** START **
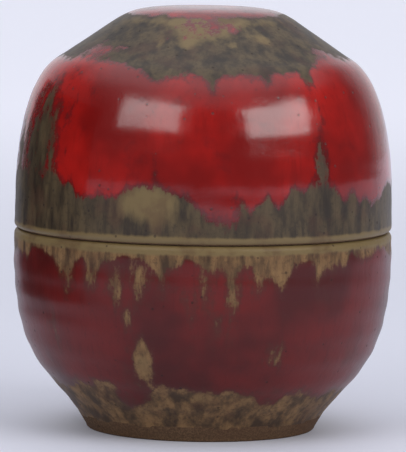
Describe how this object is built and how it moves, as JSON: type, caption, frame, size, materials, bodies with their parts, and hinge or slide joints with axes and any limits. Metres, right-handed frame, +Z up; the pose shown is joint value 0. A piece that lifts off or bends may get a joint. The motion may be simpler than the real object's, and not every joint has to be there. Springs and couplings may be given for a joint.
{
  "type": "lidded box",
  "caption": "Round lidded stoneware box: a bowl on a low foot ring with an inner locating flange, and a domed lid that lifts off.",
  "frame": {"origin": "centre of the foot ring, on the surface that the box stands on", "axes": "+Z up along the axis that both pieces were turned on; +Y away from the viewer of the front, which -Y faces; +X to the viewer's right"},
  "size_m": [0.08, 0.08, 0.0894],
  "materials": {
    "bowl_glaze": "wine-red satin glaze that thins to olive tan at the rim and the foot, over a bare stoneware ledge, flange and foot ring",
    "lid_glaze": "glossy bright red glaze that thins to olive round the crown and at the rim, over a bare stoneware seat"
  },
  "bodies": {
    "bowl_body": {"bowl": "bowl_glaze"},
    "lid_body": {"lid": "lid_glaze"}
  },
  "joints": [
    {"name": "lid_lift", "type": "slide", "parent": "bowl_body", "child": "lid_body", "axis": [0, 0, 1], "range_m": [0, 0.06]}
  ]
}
** END **
> **DIRECTION**:
Can you give every line above again, exactly as written?

> **FINAL RESULT**:
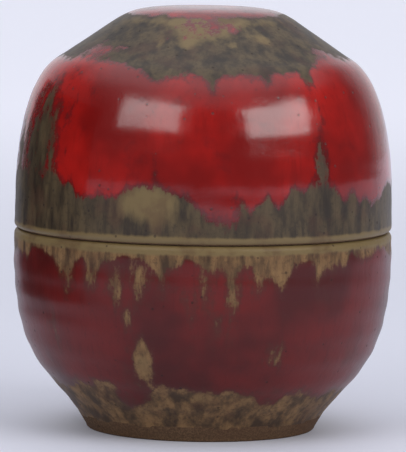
Describe how this object is built and how it moves, as JSON: type, caption, frame, size, materials, bodies with their parts, and hinge or slide joints with axes and any limits. Metres, right-handed frame, +Z up; the pose shown is joint value 0. A piece that lifts off or bends may get a joint. The motion may be simpler than the real object's, and not every joint has to be there. Springs and couplings may be given for a joint.
{
  "type": "lidded box",
  "caption": "Round lidded stoneware box: a bowl on a low foot ring with an inner locating flange, and a domed lid that lifts off.",
  "frame": {"origin": "centre of the foot ring, on the surface that the box stands on", "axes": "+Z up along the axis that both pieces were turned on; +Y away from the viewer of the front, which -Y faces; +X to the viewer's right"},
  "size_m": [0.08, 0.08, 0.0894],
  "materials": {
    "bowl_glaze": "wine-red satin glaze that thins to olive tan at the rim and the foot, over a bare stoneware ledge, flange and foot ring",
    "lid_glaze": "glossy bright red glaze that thins to olive round the crown and at the rim, over a bare stoneware seat"
  },
  "bodies": {
    "bowl_body": {"bowl": "bowl_glaze"},
    "lid_body": {"lid": "lid_glaze"}
  },
  "joints": [
    {"name": "lid_lift", "type": "slide", "parent": "bowl_body", "child": "lid_body", "axis": [0, 0, 1], "range_m": [0, 0.06]}
  ]
}